In some ways no big surprises, at least until you look fairly closely. The top sub-chart shows annual growth rates in world supply, demand and the balance along with trends for the former. The bottom sub-chart shows oil prices, real oil prices and YoY% changes in real prices since '64. A couple of "small" surprises. While we did our own calculations of real prices, so they're at odds with the official ones, our guesstimate is that they are as high as they've ever been and climbing. The surplus of S>D has shrunk abruptly but the rate of growth in Demand has now shrunk below that of Supply ! If that were the long-term trend we'd be pretty happy.
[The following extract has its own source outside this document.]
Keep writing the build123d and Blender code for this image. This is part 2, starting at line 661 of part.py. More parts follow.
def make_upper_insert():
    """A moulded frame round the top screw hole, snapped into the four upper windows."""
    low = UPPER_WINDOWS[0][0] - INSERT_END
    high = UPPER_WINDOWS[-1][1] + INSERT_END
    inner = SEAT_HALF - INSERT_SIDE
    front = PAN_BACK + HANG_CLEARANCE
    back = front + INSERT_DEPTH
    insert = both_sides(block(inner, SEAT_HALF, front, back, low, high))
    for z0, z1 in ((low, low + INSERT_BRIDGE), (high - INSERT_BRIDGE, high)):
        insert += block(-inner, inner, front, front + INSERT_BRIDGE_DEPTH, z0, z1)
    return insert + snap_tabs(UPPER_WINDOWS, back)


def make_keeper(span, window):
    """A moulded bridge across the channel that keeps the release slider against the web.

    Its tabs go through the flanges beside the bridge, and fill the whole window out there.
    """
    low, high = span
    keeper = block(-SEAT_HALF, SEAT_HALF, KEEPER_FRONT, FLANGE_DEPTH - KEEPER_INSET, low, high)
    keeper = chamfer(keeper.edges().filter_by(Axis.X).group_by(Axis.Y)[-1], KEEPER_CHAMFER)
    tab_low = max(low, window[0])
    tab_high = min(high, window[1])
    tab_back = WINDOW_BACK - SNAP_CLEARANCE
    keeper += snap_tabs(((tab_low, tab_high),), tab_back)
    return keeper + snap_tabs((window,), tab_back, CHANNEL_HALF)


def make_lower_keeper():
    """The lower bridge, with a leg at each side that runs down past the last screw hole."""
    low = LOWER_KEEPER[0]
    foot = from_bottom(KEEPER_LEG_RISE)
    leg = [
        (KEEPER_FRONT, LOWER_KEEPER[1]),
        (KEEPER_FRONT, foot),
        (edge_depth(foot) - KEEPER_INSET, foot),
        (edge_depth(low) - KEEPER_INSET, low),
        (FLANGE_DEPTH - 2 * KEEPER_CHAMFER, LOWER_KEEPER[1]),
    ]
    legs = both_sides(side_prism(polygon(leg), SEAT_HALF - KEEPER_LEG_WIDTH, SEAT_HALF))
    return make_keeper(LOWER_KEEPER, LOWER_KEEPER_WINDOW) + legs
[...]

That reinforces many of the arguments we made.

After the break we look at the bigger picture strategic issues but here's the bottomline, again. Oil is economically and affordably available but is increasingly controlled by non-market decision-making. And we are increasingly hostage to that decision-making almost entirely thru our own choices. Until we have a major national commitment to a national energy policy that is pragmatic, workable and realistic these trends will continue. And will likely accelerate. And you should note that this is NOT something foisted off on us. Who owns an SUV ? What's the H.P. in your car ? We choose to pay bottom-dollar for gas in the last several decades instead of pursuing alternatives. No the vultures are coming home to roost. 

Energy Consumption vs Supply

Consider the chart from the most recent National Energy Plan (NEP) which dates from circa '01. It tells us something we've known for a long-time. That is, demand >> supply. The problem is that while we've known we haven't done much about it. And since this work was done the entire structure of world energy supply and demand has undergone a major structural shift. Which means these estimates are likely conservative in the extreme. Not in terms of our D>S but it terms of supply availabilities.
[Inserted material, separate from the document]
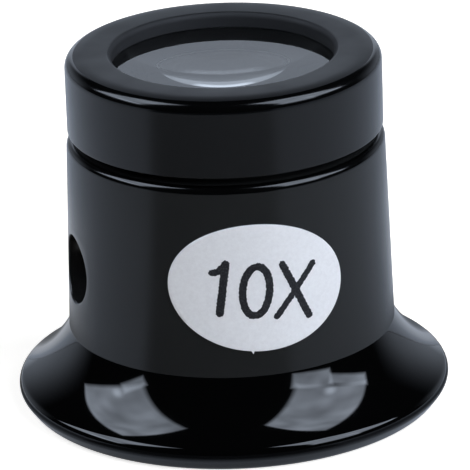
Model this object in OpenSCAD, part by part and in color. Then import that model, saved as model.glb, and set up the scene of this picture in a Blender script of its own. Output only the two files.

Long-term World Oil Prices

Nor is this problem likely to go away anytime soon. Here are DOE's assessments of long-term oil prices under high, base, and low oil-price cases from now until 2030. A couple of key points to notice. These were done long enough ago that we've already blown thru the high price. Even under the high price scenario total demand keeps growing steadily. And the underlying realities that oil could be available are reflected. So we're back to geo-political and offshore-control premia being built into the current prices. Which suggests in the short- and intermediate-terms that prices could come down. 

 

World Reserves Sourcing

Remember we keep talking about the huge structural changes. Well here's one way to look at it. BigOil no longer controls its' fate nor ours. More and more of the world's oil reserves are somewhere else. In fact if the WSJ's take is correct approx. 7% of the world's oil reserves are open to free, market-based competition, with another 12% under limited access. Which leaves 65% + 16% = 81% of the world's oil under restricted, controlled access.
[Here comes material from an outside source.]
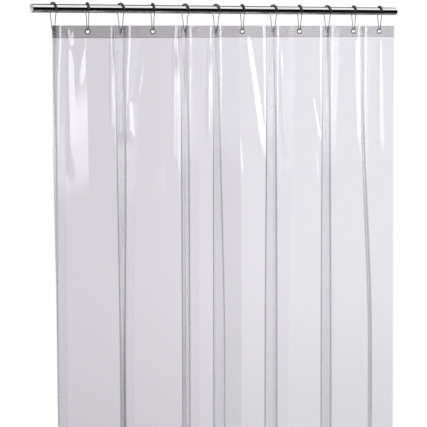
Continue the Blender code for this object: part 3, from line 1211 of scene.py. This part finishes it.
def studio_floor():
    """A round pale floor below the hem."""
    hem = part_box("curtain_panel")[0].z
    disc = bmesh.new()
    bmesh.ops.create_cone(
        disc,
        cap_ends=True,
        segments=96,
        radius1=FLOOR_RADIUS,
        radius2=FLOOR_RADIUS,
        depth=FLOOR_THICKNESS,
    )
    mesh = bpy.data.meshes.new("floor")
    disc.to_mesh(mesh)
    disc.free()
    mesh.transform(Matrix.Translation((0, 0, hem - FLOOR_DROP - FLOOR_THICKNESS / 2)))
    floor = link_object("floor", mesh, matt_plaster("floor_plaster"))
    floor.visible_glossy = False  # the chrome mirrors the painted studio instead


def camera():
    """The camera, with its horizon level."""
    data = bpy.data.cameras.new("camera")
    data.lens = CAMERA_LENS
    data.sensor_width = CAMERA_SENSOR
    data.shift_y = CAMERA_SHIFT_Y
    data.clip_end = CAMERA_REACH
    obj = bpy.data.objects.new("camera", data)
    obj.location = CAMERA_PLACE
    obj.rotation_euler = (math.pi / 2 - CAMERA_PITCH, 0, CAMERA_AZIMUTH)
    bpy.context.scene.collection.objects.link(obj)
    bpy.context.scene.camera = obj


# Assembly -----------------------------------------------------------------------------------


def curtain():
    """The panel, the header behind its top and the weld between them."""
    # Each film: its colour with painted shade at one side edge, its own colour, where that shade
    # fades out, its roughness, its painted crease shade colour, and its ripple's size and
    # strength.
    clear = clear_pvc(
        "clear_vinyl_film", ("d1ced5", "e6e4ea"), (0.0, 0.75), 0.03, "9c9aa0", 9, 0.2
    )
    frosted = clear_pvc(
        "header_film", ("bcbbb8", "d5d4d2"), (0.15, 0.5), 0.09, "a8a7a5", 3, 0.4
    )
    columns = curtain_columns()
    header_rows = np.linspace(0, HEADER_HEIGHT, HEADER_ROWS)
    panel = film("curtain", curtain_rows(), columns, 0.0, VINYL_THICKNESS, clear)
    header = film("header", header_rows, columns, LAYER_STEP, VINYL_THICKNESS, frosted)
    for piece, node, slot in (
        (panel, "curtain_panel", "clear_vinyl"),
        (header, "header_band", "header_vinyl"),
    ):
        gather(piece)
        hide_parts(node)
    weld = gather(seam_weld(frosted))


def main():
    """Sets up the studio, makes the pieces and says how far light is followed."""
    camera()
    studio_world()
    for name, place, size, watts in LAMPS:
        lamp(name, place, size, watts)
    studio_floor()
    rod(
        bright_plate("chromed_tube", "d5d5d6", 0.05, 1.5, "x"),
        mill_scale("bare_bore", ("c9c8c5", "dddcda"), 8),
    )
    # The wire's and the beads' plate is far darker in colour than the tube's chrome: painted shade
    # for the dark room they mirror.
    rings(
        bright_plate("bright_wire", "444446", 0.12, 1.0, "z"),
        bright_plate("chromed_beads", "565658", 0.05, 2.0, "z"),
    )
    # The grommets' plate is darker in colour than real nickel: painted shade for the dark room it
    # mirrors.
    grommets(bright_plate("nickelled_brass", "74726f", 0.12, 1.0, "z"))
    curtain()
    scene = bpy.context.scene
    scene.view_settings.view_transform = "Standard"
    scene.cycles.max_bounces = LIGHT_BOUNCES
    scene.cycles.transmission_bounces = LIGHT_BOUNCES


main()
Which would actually be o.k. if we were sure it'd come onto the market according to economic and not political forces. Reinforcing our point out oil being available. But also reinforcing the two critical points. Decision making is political and they're enforceable. And second, most/many/all of the political entities are not investing in existing production as required to maintain flow. Nor in exploration and development to replace declining production from old fields. Oops...or better yet damm.

US Political Choices

While Peak Oil Theory would argue that much of the US's continental reserves have been discovered, developed and used up we don't know about our own offshore reserves. Which judging from prior geological work as well as recent discoveries, e.g. Brazil, may in fact offer extensive resources for development. Unfortunately, like almost every other energy policy switch we could throw, this one is also in the OFF position.

We need a sustained, multi-decade effort to develop new sources of energy, new technologies for using what we have, promoting conservation and demand reduction and we need to commit to it. This is our choice. How do you vote ? Meanwhile just remember when you buy an OECD oil major you're buying the cash flow of a depreciating asset. And you can't invest in that other 80%+ of the world's oil.